Genre is fairly obvious – but is pretty essential in terms of understanding the information of the field. Generic expectations dictate the basic literary terminology that’s necessary, and the basic type of reading that a critic needs to look for (i.e. there’s not really a narrative arc to certain types of poetry – or at least the narrative arc of a shorter poem doesn’t “look” the same as that of a piece of fiction).

Imagination is something that we can divide into several subtopics, but most especially divides in the ideas of interpretation (what I do), creativity (what Bradley does), and empathy (what we both do). There’s an element of all three of those in any piece of critical writing and creative writing, but the emphasis is different for each.

We subdivided clarity into two major areas: clarity of logic and written clarity. Both are essential to what we do in the discipline.

Anyway, I’ve got more to think about. I’ve got some ideas for approaching literature courses – though I have been doing a great deal of this all along. It’s just good to occasionally have to sit down and put it on paper. It seems like the big question about the humanities lately is what we actually teach. I think that we can outline these sorts of things – and really bolster our claim that we’re important, without resorting to “it will help you be better at your job” or whatever.

End of semester chaos

My first year on the tenure track is done. I am tired. And behind.
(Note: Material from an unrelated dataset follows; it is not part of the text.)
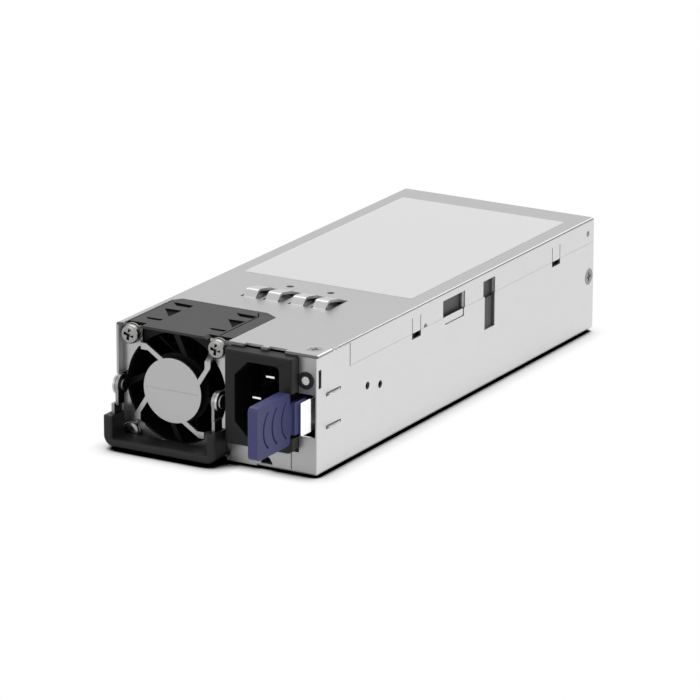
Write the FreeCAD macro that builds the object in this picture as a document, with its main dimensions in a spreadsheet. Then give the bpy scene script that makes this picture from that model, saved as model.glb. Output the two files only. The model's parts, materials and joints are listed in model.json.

I am mulling a summer reading list, and I'll have more on that later. I'm also mulling over the information that we got at a meeting last week. And I hope to have big thoughts on that soon, too.

But there will be more later.

Most importantly, I need to remind myself once again, I just finished my first year on the tenure track. Maybe that isn't all that much of an accomplishment to other people, but I'm feeling more and more like I really do this for a living.